Life took Nick in many directions since that day, but the Maah Daah Hey Trail kept calling him back. “So much of the reason that I wanted to move back to North Dakota was to be close to the Maah Daah Hey Trail,” Nick explains. He rode other trails and other races across the country, but he assures that “nothing moved me like the Maah Daah Hey did.” So when the US Forest Service started losing money and could no longer maintain the 144-mile singletrack trail as it had, he could not sit back and let nature reclaim the trail. He says “it would have been like losing a friend.”

Nick took up the mower, the shovel, the chainsaw and many more tools to literally blaze the trail again and again through the erosive Badlands environment. Nick and his wife, Lindsey, also coordinated to host a race both to share the experience of this amazing trail and to help raise funds for its maintenance. That first event, the Maah Daah Hey 100, is now the flagship race in the Badlands Race Series.

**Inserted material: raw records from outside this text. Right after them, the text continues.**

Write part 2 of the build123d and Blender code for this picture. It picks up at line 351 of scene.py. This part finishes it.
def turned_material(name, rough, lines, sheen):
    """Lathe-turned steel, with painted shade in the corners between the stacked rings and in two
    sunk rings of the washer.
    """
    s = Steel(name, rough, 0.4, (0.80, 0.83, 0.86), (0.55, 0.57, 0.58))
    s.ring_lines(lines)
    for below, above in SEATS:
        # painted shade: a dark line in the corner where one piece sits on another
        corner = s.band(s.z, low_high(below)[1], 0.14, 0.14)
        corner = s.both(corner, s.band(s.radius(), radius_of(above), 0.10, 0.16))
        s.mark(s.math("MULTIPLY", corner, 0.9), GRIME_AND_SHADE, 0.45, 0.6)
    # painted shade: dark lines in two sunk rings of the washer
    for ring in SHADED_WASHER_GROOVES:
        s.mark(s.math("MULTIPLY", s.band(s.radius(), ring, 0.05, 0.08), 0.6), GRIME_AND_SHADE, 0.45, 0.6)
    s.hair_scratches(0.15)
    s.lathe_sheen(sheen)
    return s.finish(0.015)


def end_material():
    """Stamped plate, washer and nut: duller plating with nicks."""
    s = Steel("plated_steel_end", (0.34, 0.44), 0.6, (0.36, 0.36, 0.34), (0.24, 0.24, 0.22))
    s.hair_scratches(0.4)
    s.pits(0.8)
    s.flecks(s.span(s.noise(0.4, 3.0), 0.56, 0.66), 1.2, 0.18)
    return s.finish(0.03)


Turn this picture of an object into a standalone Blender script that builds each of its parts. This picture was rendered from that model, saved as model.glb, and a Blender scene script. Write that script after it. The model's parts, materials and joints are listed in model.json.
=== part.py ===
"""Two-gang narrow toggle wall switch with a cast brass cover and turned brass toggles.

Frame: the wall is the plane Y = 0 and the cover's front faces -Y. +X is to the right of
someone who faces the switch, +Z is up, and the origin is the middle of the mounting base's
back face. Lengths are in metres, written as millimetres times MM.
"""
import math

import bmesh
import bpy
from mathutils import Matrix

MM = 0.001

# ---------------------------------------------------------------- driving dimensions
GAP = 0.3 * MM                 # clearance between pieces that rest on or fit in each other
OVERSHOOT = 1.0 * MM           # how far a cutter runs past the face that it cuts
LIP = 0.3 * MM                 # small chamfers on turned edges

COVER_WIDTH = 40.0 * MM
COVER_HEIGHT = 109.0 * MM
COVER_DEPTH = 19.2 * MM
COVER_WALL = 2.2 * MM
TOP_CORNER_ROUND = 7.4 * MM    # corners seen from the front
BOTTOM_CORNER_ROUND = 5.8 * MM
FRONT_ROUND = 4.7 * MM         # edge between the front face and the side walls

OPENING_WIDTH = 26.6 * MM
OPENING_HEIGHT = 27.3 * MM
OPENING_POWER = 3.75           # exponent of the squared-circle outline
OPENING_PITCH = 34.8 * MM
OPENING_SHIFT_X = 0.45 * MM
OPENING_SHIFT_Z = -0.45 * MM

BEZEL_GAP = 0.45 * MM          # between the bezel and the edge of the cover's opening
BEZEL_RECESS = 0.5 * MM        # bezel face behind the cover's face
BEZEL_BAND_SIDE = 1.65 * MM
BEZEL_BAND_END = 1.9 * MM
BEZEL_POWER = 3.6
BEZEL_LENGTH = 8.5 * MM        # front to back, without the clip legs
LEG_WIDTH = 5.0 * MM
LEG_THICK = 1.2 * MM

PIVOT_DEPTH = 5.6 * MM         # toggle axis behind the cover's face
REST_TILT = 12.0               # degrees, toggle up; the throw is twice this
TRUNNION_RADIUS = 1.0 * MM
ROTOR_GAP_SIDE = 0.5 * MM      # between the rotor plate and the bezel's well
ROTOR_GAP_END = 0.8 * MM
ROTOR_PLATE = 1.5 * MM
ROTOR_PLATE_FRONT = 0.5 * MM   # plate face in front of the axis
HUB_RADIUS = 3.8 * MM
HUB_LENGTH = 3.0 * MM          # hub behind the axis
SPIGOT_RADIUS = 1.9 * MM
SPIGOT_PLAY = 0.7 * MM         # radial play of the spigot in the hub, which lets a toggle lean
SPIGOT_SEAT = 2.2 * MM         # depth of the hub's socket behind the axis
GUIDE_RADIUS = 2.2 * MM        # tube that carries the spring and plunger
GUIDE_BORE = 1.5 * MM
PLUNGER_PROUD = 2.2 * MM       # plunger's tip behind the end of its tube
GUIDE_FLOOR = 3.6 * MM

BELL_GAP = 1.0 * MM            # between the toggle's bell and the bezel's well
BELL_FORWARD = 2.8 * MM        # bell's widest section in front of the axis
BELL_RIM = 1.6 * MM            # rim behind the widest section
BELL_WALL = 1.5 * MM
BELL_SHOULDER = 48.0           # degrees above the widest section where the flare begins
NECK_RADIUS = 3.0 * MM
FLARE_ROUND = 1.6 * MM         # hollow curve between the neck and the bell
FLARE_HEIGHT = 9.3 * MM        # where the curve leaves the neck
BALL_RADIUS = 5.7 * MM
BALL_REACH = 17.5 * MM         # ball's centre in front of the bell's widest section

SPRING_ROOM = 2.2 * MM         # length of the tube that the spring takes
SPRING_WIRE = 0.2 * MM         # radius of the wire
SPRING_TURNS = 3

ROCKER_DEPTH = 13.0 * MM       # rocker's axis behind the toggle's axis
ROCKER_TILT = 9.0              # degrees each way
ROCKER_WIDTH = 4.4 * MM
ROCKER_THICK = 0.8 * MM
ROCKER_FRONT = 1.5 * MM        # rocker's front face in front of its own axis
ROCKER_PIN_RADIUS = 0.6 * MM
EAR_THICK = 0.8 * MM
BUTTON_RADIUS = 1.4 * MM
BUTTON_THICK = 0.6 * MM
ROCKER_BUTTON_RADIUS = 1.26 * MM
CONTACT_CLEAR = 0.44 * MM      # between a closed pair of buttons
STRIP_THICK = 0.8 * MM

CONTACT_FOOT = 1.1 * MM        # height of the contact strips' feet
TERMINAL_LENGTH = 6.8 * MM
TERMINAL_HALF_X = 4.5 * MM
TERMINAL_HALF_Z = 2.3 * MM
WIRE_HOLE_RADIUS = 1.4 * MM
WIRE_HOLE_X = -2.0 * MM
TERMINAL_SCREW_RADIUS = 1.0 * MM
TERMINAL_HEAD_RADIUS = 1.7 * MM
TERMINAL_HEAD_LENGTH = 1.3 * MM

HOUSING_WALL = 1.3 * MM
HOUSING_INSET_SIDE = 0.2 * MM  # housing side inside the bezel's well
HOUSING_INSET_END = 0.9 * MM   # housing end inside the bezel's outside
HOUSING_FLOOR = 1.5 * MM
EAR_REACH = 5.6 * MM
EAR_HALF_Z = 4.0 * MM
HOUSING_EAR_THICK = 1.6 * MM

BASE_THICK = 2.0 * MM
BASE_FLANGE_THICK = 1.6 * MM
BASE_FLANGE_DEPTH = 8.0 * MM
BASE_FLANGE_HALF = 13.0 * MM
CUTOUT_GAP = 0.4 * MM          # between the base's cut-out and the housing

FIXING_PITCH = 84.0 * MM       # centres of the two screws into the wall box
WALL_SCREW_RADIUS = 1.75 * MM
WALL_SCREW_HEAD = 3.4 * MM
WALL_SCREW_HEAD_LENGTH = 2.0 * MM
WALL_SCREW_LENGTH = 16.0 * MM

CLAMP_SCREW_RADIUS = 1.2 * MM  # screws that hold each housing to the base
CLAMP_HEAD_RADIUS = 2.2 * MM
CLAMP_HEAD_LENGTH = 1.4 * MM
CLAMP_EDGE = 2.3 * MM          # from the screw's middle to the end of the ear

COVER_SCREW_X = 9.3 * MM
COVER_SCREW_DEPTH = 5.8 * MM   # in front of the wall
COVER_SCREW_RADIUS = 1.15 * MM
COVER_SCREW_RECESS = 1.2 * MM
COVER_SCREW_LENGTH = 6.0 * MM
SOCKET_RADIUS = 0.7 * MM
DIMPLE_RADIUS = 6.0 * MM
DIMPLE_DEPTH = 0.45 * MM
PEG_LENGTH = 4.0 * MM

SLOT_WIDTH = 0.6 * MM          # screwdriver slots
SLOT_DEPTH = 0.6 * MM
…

In Nick’s words: “The Badlands Race Series is a series of eight annual events that my wife and I host through four seasons throughout the entire year.” Inspired by him, others have joined the cause, investing more than 4,000 hours into trail maintenance over the last five years. Lindsey and Nick started the “Save the Maah Daah Hey” nonprofit to help organize these volunteers and to funnel the resources for the trail maintenance.